━━━ Given data
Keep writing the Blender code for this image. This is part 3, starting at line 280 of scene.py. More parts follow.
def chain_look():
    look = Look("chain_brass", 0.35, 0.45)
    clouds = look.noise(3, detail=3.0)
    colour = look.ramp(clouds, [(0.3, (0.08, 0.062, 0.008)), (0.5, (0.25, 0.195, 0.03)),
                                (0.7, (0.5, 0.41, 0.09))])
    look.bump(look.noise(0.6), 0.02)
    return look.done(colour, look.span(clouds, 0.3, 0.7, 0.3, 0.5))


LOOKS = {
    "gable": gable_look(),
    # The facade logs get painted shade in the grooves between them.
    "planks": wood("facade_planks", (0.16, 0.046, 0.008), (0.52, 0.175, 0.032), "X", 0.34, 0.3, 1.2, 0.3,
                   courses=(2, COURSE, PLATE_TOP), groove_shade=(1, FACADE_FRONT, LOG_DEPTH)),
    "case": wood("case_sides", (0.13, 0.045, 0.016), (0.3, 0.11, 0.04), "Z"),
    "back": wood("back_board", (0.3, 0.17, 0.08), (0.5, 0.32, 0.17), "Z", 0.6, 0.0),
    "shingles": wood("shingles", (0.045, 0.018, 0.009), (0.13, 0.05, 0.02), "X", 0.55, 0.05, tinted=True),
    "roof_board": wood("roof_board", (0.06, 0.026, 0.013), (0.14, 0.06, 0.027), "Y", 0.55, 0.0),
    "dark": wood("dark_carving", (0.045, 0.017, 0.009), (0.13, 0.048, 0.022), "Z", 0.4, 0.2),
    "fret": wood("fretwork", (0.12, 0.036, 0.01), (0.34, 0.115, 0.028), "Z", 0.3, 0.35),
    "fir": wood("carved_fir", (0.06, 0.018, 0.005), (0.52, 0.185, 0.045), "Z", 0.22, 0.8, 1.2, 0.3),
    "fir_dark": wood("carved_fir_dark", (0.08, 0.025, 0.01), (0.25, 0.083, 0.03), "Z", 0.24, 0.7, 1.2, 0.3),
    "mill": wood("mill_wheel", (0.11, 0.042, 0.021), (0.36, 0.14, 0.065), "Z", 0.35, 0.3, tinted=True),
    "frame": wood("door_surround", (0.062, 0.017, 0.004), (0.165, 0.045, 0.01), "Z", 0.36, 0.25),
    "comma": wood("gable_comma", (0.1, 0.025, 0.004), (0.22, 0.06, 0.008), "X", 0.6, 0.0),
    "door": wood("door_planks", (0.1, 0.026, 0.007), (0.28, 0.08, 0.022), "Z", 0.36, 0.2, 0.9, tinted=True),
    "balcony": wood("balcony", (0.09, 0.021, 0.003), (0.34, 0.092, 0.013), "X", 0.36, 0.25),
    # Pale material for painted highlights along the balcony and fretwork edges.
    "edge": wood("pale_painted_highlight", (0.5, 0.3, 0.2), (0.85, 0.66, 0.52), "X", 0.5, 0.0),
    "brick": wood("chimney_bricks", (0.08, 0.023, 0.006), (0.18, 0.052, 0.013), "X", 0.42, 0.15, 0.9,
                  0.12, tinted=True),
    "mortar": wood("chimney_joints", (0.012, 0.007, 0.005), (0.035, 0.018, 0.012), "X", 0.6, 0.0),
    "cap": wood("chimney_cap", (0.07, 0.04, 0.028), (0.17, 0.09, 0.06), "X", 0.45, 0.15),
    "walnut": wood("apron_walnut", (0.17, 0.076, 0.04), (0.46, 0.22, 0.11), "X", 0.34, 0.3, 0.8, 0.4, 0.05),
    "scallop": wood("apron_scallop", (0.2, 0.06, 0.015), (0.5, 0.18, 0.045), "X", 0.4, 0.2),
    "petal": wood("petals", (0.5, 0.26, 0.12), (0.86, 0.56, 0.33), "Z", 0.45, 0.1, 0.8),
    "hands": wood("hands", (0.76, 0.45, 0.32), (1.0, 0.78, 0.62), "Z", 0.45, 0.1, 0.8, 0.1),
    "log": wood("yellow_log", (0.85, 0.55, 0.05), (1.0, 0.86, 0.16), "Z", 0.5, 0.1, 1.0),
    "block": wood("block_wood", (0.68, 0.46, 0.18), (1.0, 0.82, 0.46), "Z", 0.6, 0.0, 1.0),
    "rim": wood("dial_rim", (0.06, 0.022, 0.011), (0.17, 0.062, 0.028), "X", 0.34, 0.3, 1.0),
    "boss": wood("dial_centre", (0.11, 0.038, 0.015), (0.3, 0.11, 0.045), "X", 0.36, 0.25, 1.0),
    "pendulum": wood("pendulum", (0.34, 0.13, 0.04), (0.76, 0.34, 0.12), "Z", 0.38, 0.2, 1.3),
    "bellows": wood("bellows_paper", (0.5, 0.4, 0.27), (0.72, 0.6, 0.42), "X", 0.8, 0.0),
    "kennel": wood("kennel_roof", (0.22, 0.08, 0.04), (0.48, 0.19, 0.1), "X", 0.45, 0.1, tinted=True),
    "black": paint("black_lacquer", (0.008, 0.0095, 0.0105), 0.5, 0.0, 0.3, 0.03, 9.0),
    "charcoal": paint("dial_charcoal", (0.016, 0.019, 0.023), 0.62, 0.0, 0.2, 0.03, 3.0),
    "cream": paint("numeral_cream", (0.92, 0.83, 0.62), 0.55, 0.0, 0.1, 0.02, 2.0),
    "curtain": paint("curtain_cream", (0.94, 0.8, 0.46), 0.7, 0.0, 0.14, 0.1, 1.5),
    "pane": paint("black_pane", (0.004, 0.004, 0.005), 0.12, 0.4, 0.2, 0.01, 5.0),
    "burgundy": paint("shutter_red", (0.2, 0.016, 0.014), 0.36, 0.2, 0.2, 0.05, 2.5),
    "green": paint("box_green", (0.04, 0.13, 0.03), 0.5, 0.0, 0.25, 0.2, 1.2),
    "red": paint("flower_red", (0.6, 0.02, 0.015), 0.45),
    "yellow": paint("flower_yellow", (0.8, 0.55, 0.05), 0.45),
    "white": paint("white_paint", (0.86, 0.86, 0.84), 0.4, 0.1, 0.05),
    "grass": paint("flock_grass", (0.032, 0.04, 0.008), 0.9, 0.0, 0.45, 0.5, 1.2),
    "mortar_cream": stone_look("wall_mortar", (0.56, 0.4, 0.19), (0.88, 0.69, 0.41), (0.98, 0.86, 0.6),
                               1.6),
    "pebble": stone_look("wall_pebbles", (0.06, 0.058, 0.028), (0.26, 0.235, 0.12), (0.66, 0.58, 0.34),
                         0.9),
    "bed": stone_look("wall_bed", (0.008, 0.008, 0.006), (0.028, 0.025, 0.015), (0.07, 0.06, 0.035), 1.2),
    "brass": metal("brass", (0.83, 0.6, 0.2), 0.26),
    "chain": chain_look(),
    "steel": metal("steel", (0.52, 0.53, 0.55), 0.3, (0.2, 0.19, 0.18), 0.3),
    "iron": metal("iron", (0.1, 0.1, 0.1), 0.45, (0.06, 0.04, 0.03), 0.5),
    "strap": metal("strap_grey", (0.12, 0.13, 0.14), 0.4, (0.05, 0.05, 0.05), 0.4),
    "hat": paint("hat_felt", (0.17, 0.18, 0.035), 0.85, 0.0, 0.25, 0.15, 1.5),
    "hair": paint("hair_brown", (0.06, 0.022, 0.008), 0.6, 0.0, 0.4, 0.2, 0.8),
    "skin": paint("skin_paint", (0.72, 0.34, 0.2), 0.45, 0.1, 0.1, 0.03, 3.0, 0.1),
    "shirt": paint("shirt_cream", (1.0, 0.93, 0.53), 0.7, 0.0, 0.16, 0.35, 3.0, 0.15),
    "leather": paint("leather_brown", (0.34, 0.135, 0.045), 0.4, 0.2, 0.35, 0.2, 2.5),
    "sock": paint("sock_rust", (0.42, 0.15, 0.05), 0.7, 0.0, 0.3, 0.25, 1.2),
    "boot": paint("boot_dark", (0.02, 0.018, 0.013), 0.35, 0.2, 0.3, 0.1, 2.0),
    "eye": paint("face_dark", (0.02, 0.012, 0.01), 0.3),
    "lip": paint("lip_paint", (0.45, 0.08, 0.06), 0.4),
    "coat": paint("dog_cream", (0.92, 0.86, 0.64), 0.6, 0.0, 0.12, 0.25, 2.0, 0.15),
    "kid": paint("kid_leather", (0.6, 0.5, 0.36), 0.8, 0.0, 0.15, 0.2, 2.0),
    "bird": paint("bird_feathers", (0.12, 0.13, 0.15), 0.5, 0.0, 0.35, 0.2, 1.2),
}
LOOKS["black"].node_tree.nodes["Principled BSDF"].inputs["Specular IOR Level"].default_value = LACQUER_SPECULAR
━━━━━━
What you will do: Please transcribe, exactly and with nothing added, the lines from the first line of the material above through the line that contains "return look.done(colour, look.span(clouds, 0.3, 0.7, 0.3, 0.5))".

Result of the exercise:
Keep writing the Blender code for this image. This is part 3, starting at line 280 of scene.py. More parts follow.
def chain_look():
    look = Look("chain_brass", 0.35, 0.45)
    clouds = look.noise(3, detail=3.0)
    colour = look.ramp(clouds, [(0.3, (0.08, 0.062, 0.008)), (0.5, (0.25, 0.195, 0.03)),
                                (0.7, (0.5, 0.41, 0.09))])
    look.bump(look.noise(0.6), 0.02)
    return look.done(colour, look.span(clouds, 0.3, 0.7, 0.3, 0.5))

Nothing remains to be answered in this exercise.